On July 16, the new owners of Harrisburg Mall held a ceremonial demolition of an unfinished sports bar. The cost was $75,000, Wit said. That space will be landscaped, and the wall of the mall there will be exposed and signed so people driving along Paxton Street can see what stores are in there, he said.
Other plans include additional investments in updated signage, improving mall access and stronger marketing. Landscaping plans and a new entrance have been pegged at $550,000, Wit said.
Last month, the owners hired a mall director to oversee the management of Harrisburg Mall.
The news that Harrisburg Mall’s new owners would not embrace the Futureland Project was crushing to the enthusiastic and growing group of technology entrepreneurs.
Although Futureland’s idea for a tech startup co-working and showcase environment in the mall is dashed, the key words here are “growing group.”

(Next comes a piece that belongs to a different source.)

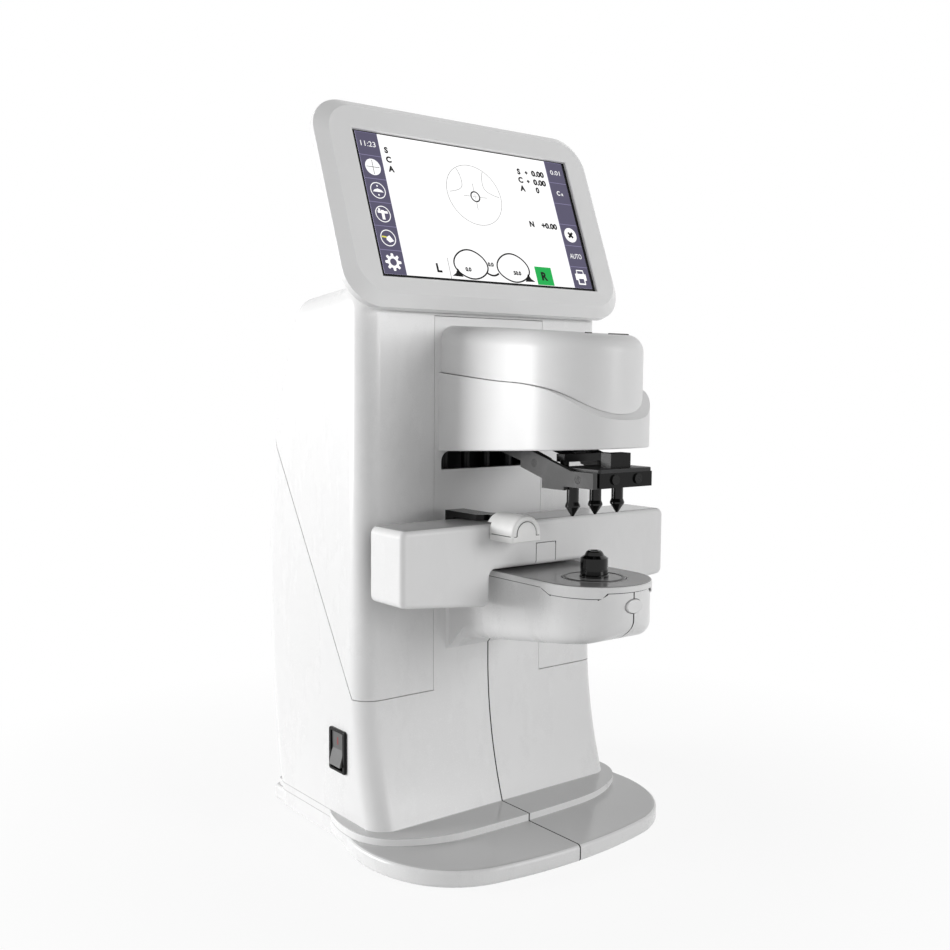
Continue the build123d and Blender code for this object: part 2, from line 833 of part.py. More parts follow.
# Spine plate and the frames on it
guide_line = at(guide_y)
spine_front = at(spine_y)
spine_back = spine_front + spine_thickness
with BuildPart() as spine_plate:
    add(box_part((-spine_half, spine_front, plate_top), (spine_half, spine_back, spine_top)))
    add(box_part((-spine_half, spine_front, plate_top),
                 (spine_half, spine_front + 34, plate_top + spine_thickness)))
    with BuildSketch(Plane(origin=(0, spine_front - 1, 158), x_dir=(1, 0, 0), z_dir=(0, -1, 0))):
        with GridLocations(44, 60, 2, 1):
            RectangleRounded(26, 40, 4)
    extrude(amount=-(spine_thickness + 2), mode=Mode.SUBTRACT)
bracket_thickness = 5.0
frame_top = head_frame_z + head_frame_thickness
rod_foot = rod_bracket_top - bracket_thickness
marking_rod_places = [((side * marking_rod_x, guide_line, rod_foot), (side * marking_rod_x, guide_line, frame_top))
                      for side in (-1, 1)]
presser_rod_places = [((side * presser_rod_x, guide_line, rod_foot), (side * presser_rod_x, guide_line, frame_top))
                      for side in (-1, 1)]
with BuildPart() as marking_guide_rods:
    add(rods(marking_rod_places, marking_rod_radius))
with BuildPart() as presser_guide_rods:
    add(rods(presser_rod_places, presser_rod_radius))
with BuildPart() as rod_bracket:
    add(box_part((-head_frame_half, at(94), rod_foot), (head_frame_half, spine_front, rod_bracket_top)))
    add(marking_guide_rods.part, mode=Mode.SUBTRACT)
    add(presser_guide_rods.part, mode=Mode.SUBTRACT)
frame_half = head_frame_half - 3
with BuildPart() as head_frame:
    add(nose_prism(frame_half, 12, spine_front, head_frame_z, frame_top))
    add(box_part((-frame_half, spine_front - 3, frame_top), (frame_half, spine_front, frame_top + 14)))
    add(marking_guide_rods.part, mode=Mode.SUBTRACT)
    add(presser_guide_rods.part, mode=Mode.SUBTRACT)
    with BuildSketch(Plane.XY.offset(head_frame_z)):
        with Locations((0, axis_y)):
            Circle(lamp_tube_radius - 2)
        with Locations((0, at(54))):
            RectangleRounded(30, 44, 5)
    extrude(amount=head_frame_thickness, mode=Mode.SUBTRACT)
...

Not long after the mall was sold, the group met, and its ranks swelled to include two key advisers: Susquehanna Township business consultant Mark Sussman, who is helping Futureland write its organizational structure, and Leland Nelson, the owner of Harrisburg-based Dirty Dog Hauling.
“The important thing now is to get this thing organized in a way that attracts support and financial backing,” said Brad Thorne, Futureland’s creator and co-founder of Harrisburg-based tech startup Prize Monkey.
Thorne said Futureland continues to look for a landing spot in the region.
Organization was a key urging of Sussman, who has said Futureland needs to establish a founding board, an advisory board and organizational structure, as well as processes for partnerships and equity buy-ins. That will govern how Futureland reaches Thorne’s goals for support and financial backing, Sussman said.
“My opinion is we need something on paper,” he said.